Machine Learning and the Future of AI
We are currently transitioning from rule-based algorithms to learning-based algorithms. Machine Learning (ML) allows a system to identify patterns without being explicitly programmed to find them. Specifically, Reinforcement Learning (RL) is the new frontier.
In Reinforcement Learning, an "Agent" is placed in a simulated market. It is given a goal (maximize profit) and a set of actions (buy, sell, hold). Through millions of trials, the agent discovers strategies that a human might never consider. These agents are particularly good at "Smart Order Routing"—finding the best way to execute a large order across 20 different exchanges without alerting other traders.
Impact on Global Market Efficiency
The proliferation of computational finance has significantly altered the socioeconomic landscape. Proponents argue that algorithmic trading has lowered the cost of capital by narrowing bid-ask spreads and increasing liquidity. A retail investor in the United States today can trade stocks with zero commission and sub-penny spreads—a feat that was impossible thirty years ago.

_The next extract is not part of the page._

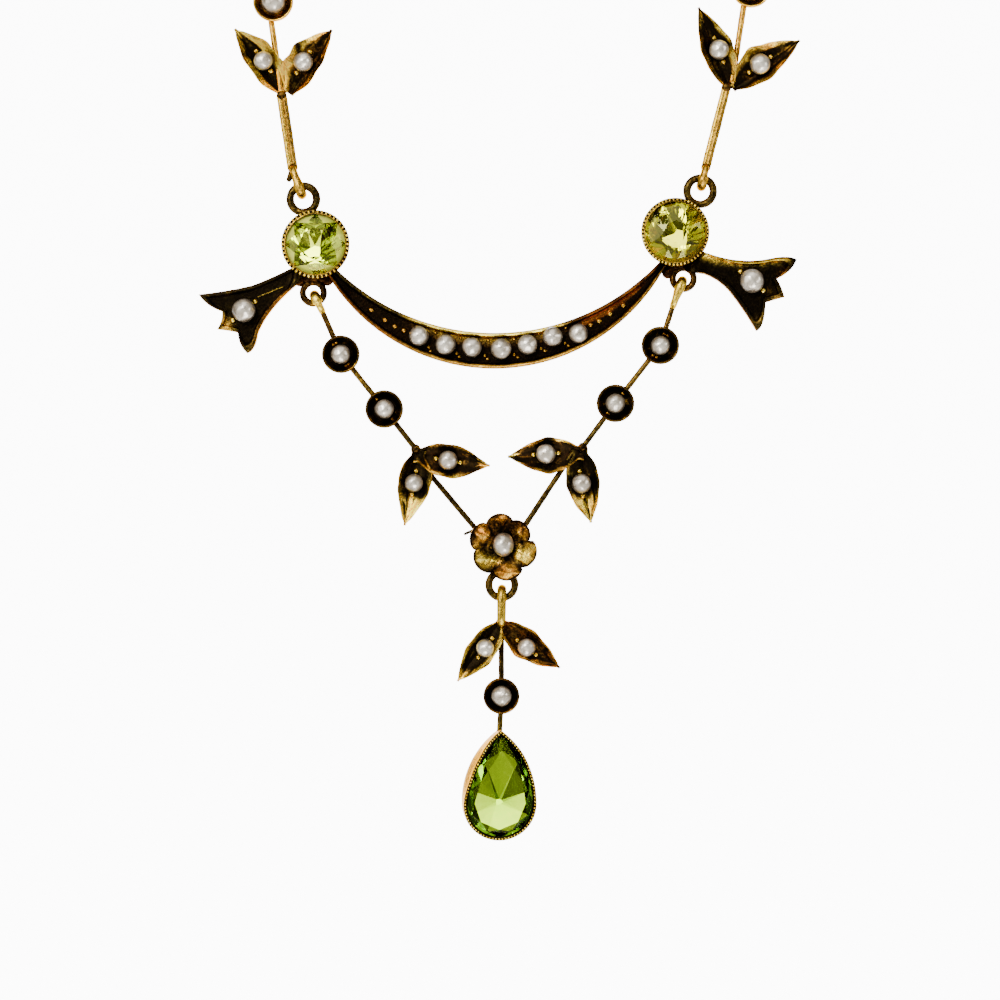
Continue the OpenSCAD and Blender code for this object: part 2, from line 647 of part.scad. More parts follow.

However, this efficiency comes with the risk of "Flash Crashes"—moments where interacting algorithms create a negative feedback loop and liquidity vanishes instantly. This necessitates a new type of regulatory oversight: Computational Regulation. Regulators now use their own algorithms to monitor the market for "Spoofing" and "Layering," ensuring that the digital speed of the market is matched by a digital standard of fairness.
Ultimately, computational finance and algorithmic trading represent the evolution of the market from a physical gathering to a mathematical abstraction. For the professional investor, the challenge is to remain a "Digital Architect"—designing systems that are not just fast, but resilient, ethical, and grounded in the fundamental realities of economic value.